Basic Principles of RNNs:
- Recurrent Structure: Hidden states carry information across time steps
- Mathematical Representation:
ht = tanh(Wxh × xt + Whh × ht-1 + bh) yt = Why × ht + by - Parameter Sharing: Same weight matrices used across all time steps
Major Limitations of RNNs:
-
Gradient Vanishing Problem: Long-range dependencies are difficult to learn in long sequences
- Gradients decay exponentially across time dimensions
- Network cannot remember long-term information
-
Gradient Exploding Problem: Gradients may grow exponentially
- Can be mitigated through gradient clipping
- Still affects training stability
-
Sequential Computation Constraints:
- Cannot parallelize sequence processing
- Training and inference speed limited
- Difficult to handle very long sequences
-
Information Bottleneck:
- All historical information compressed into fixed-size hidden state
- Important historical information easily lost
2.2.2 Long Short-Term Memory (LSTM)
LSTM solves RNN’s gradient vanishing problem through gating mechanisms.
Core Ideas of LSTM:
- Cell State: Long-term memory carrier for information
- Gating Mechanisms: Control information flow in, retention, and output
- Solving Gradient Vanishing: Maintains gradient flow through additive operations
Three Gates in LSTM:
-
Forget Gate:
ft = σ(Wf × [ht-1, xt] + bf)Decides what information to discard from cell state
-
Input Gate:
it = σ(Wi × [ht-1, xt] + bi) C̃t = tanh(WC × [ht-1, xt] + bC)Decides what new information to store in cell state
-
Output Gate:
ot = σ(Wo × [ht-1, xt] + bo) ht = ot × tanh(Ct)Decides which parts of cell state to output
Cell State Update:
Ct = ft × Ct-1 + it × C̃tAdvantages of LSTM:
- Alleviates Gradient Vanishing: Additive updates of cell state maintain gradient flow
- Selective Memory: Gating mechanisms allow network to learn when to remember, forget, and output
- Handles Long Sequences: Can model longer-range dependencies
LSTM Variants:
- Peephole LSTM: Gates can observe cell state
- Coupled Forget and Input Gates: Simplified gating structure
- Bidirectional LSTM: Utilizes both forward and backward information
2.2.3 Gated Recurrent Unit (GRU)
GRU is a simplified version of LSTM that reduces parameter count while maintaining similar performance.
Design Philosophy of GRU:
- Simplified Structure: Reduces LSTM’s three gates to two gates
- Merged Cell and Hidden States: Reduces parameter count
- Maintains Key Functions: Still effectively handles long sequence dependencies
Two Gates in GRU:
-
Reset Gate:
rt = σ(Wr × [ht-1, xt] + br)Controls how much of previous hidden state to use
-
Update Gate:
zt = σ(Wz × [ht-1, xt] + bz)Controls how much of previous hidden state is retained to current time
Hidden State Update:
h̃t = tanh(Wh × [rt × ht-1, xt] + bh)
ht = (1 - zt) × ht-1 + zt × h̃tGRU vs LSTM:
- Parameter Count: GRU has approximately 25% fewer parameters than LSTM
- Computational Efficiency: GRU has faster training and inference speed
- Performance Comparison: Similar performance on most tasks, specific tasks may vary
- Selection Guidelines:
- Small dataset: Choose GRU (fewer parameters, less prone to overfitting)

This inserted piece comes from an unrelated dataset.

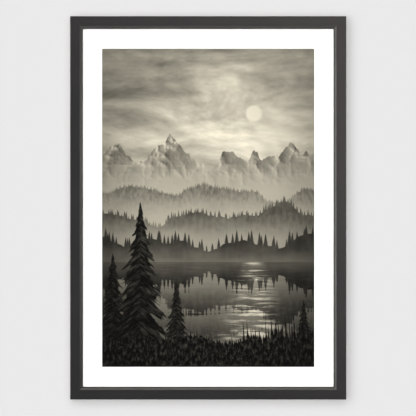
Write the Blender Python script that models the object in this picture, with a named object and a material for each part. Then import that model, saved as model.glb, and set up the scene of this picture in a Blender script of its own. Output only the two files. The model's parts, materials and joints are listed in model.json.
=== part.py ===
# A framed print, made as a framer makes it: four mitred rails, glass, a window mat, the print,
# a filler board and a back board, turn buttons that hold the back in, a sawtooth hanger that
# hooks over a nail, and two bumpers that keep the lower edge off the wall.
#
# Run it with: blender --background --python part.py
#
# Units are metres. +X is the viewer's right, +Z is up and the front faces -Y.
# The origin is the middle notch of the hanger, where the nail carries the frame.

import math

import bmesh
import bpy

# The front, from the picture outwards
PICTURE_WIDTH = 0.400
PICTURE_HEIGHT = 0.600
SIDE_MARGIN = 0.036            # mat between the picture and the sight edge, left and right
END_MARGIN = 0.037             # the same, above and below
RAIL_WIDTH = 0.024             # rail from its outer edge to the sight edge
OUTER_WIDTH = PICTURE_WIDTH + 2 * (SIDE_MARGIN + RAIL_WIDTH)
OUTER_HEIGHT = PICTURE_HEIGHT + 2 * (END_MARGIN + RAIL_WIDTH)

# Clearances
GAP = 0.0003                   # between pieces that touch
EDGE_PLAY = 0.0005             # between a sheet's edge and the rebate

# The rail's section: inwards from the outer edge, and back from the front face
RAIL_DEPTH = 0.022
FACE_WIDTH = 0.0182            # flat front, up to the bevel
BEVEL_WIDTH = 0.0038
BEVEL_DROP = 0.0026
QUIRK_DROP = 0.0008            # small step below the bevel
ARRIS_RADIUS = 0.0010          # rounding of the outer front edge
SIGHT_RADIUS = 0.0005          # rounding of the sight edge
BACK_EASE = 0.0005             # chamfer on the outer back edge
LIP_WIDTH = 0.0060             # lip over the glass
LIP_BACK = 0.0086              # depth at which the glass starts
ARC_STEPS = 4
WALL_WIDTH = RAIL_WIDTH - LIP_WIDTH

# What lies in the rebate, front to back
GLASS_THICKNESS = 0.0020
MAT_THICKNESS = 0.0014         # also the width of its 45 degree bevel
PRINT_THICKNESS = 0.0004
PRINT_BORDER = 0.010           # paper hidden behind the mat
FILLER_THICKNESS = 0.0050
BACK_THICKNESS = 0.0030
SHEET_WIDTH = OUTER_WIDTH - 2 * (WALL_WIDTH + EDGE_PLAY)
SHEET_HEIGHT = OUTER_HEIGHT - 2 * (WALL_WIDTH + EDGE_PLAY)
EDGE_EASE = 0.0002

# Corner nails, driven flush into the back across each mitre
NAIL_INSET = 0.0090            # middle of the nail from both outer edges
NAIL_LEAF = 0.0050             # length of each leaf of the V
NAIL_THICKNESS = 0.0008
NAIL_DEPTH = 0.0080
NAIL_SUNK = 0.0001             # below the rail's back face

# Turn buttons
BUTTON_SPREAD = 0.30           # from the middle of a side, as a share of its length
BUTTON_INSET = 0.0090          # pivot from the outer edge
BUTTON_THICKNESS = 0.0012
PIVOT_RADIUS = 0.0050          # round end at the screw
TONGUE_RADIUS = 0.0040         # round end over the back board
TONGUE_REACH = 0.0130          # between the centres of the two ends

# Pan head screws and their holes
SHANK_RADIUS = 0.0015
SHANK_LENGTH = 0.0090
TIP_LENGTH = 0.0022
HEAD_RADIUS = 0.0032
HEAD_HEIGHT = 0.0015
HEAD_ROUND = 0.0010            # rounding of the head's upper edge
RECESS_LENGTH = 0.0034         # cross recess, tip to tip
RECESS_WIDTH = 0.0008
RECESS_DEPTH = 0.0008
HOLE_RADIUS = SHANK_RADIUS + GAP
HOLE_DEPTH = SHANK_LENGTH + GAP
ROUND_STEPS = 24

# Sawtooth hanger on the back of the top rail
HANGER_LENGTH = 0.064          # between the centres of its two round ends
HANGER_TOP = 0.0080            # strip above the notches
HANGER_THICKNESS = 0.0010
HANGER_RISE = 0.0020           # how far the bridge stands off the feet
FOOT_LENGTH = 0.0085           # from an end's centre to the bend
BEND_LENGTH = 0.0025
TOOTH_PITCH = 0.0030
TOOTH_DEPTH = 0.0012
NOTCHES_EACH_SIDE = 6
NOTCH_INSET = 0.0105           # middle notch from the frame's top edge
HANGER_END_RADIUS = (HANGER_TOP + TOOTH_DEPTH) / 2
HANGER_MIDDLE = HANGER_TOP - HANGER_END_RADIUS

# Bumpers on the back of the bottom rail
BUMPER_RADIUS = 0.0060
BUMPER_HEIGHT = 0.0037
BUMPER_ROUND = 0.0008
BUMPER_INSET = 0.0220          # from the frame's side
BUMPER_RISE = 0.0090           # from the frame's bottom edge

# Where the frame lies around the origin
FRONT_Y = -(RAIL_DEPTH + GAP + HANGER_RISE + HANGER_THICKNESS / 2)
BACK_Y = FRONT_Y + RAIL_DEPTH
CENTRE_Z = NOTCH_INSET - OUTER_HEIGHT / 2

# Each side: its turn about Y from the top side, and the names of its halves and its far corner
SIDES = {
    "top": (0, ("left", "right"), "top_right"),
    "right": (90, ("upper", "lower"), "bottom_right"),
    "bottom": (180, ("right", "left"), "bottom_left"),
    "left": (-90, ("lower", "upper"), "top_left"),
}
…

- Large dataset: Can try LSTM (stronger expressive power)
- Limited computational resources: Choose GRU
2.2.4 Sequence-to-Sequence (Seq2Seq) Models
Seq2Seq models are classic architectures for handling sequence transformation tasks.
Basic Architecture of Seq2Seq:
- Encoder: Encodes input sequence into fixed-length vector representation
- Decoder: Generates output sequence based on encoding vector
- Application Scenarios: Machine translation, text summarization, dialogue generation, etc.
Encoder Design:
- Recurrent Encoder: Uses LSTM/GRU to process input sequence
- Final State: Encoder’s final hidden state serves as context vector
- Bidirectional Encoder: Combines forward and backward information for richer representation
Decoder Design:
- Initialization: Uses encoder’s final state to initialize decoder
- Autoregressive Generation: Each step’s generation depends on previously generated content
- Teacher Forcing: Uses true labels as input during training
Introduction of Attention Mechanism: Traditional Seq2Seq Problems:
- Information Bottleneck: All input information compressed into single vector
- Long Sequence Performance Degradation: Encoding vector struggles to retain all important information
Attention Mechanism Solutions:
- Dynamic Context: Decoder can access all encoder hidden states at each step
- Weight Calculation:
eij = a(si-1, hj) # Alignment scores αij = softmax(eij) # Attention weights ci = Σ αij × hj # Context vector - Improvement Effects: Significantly improves long sequence translation quality
Limitations of Seq2Seq:
- Serial Decoding: Cannot parallelize generation, slow inference speed
- Length Constraints: Still difficult when processing very long sequences
- Alignment Issues: Poor performance when input-output sequence lengths differ significantly
These limitations ultimately led to the emergence of Transformer architecture, completely changing the paradigm of sequence modeling.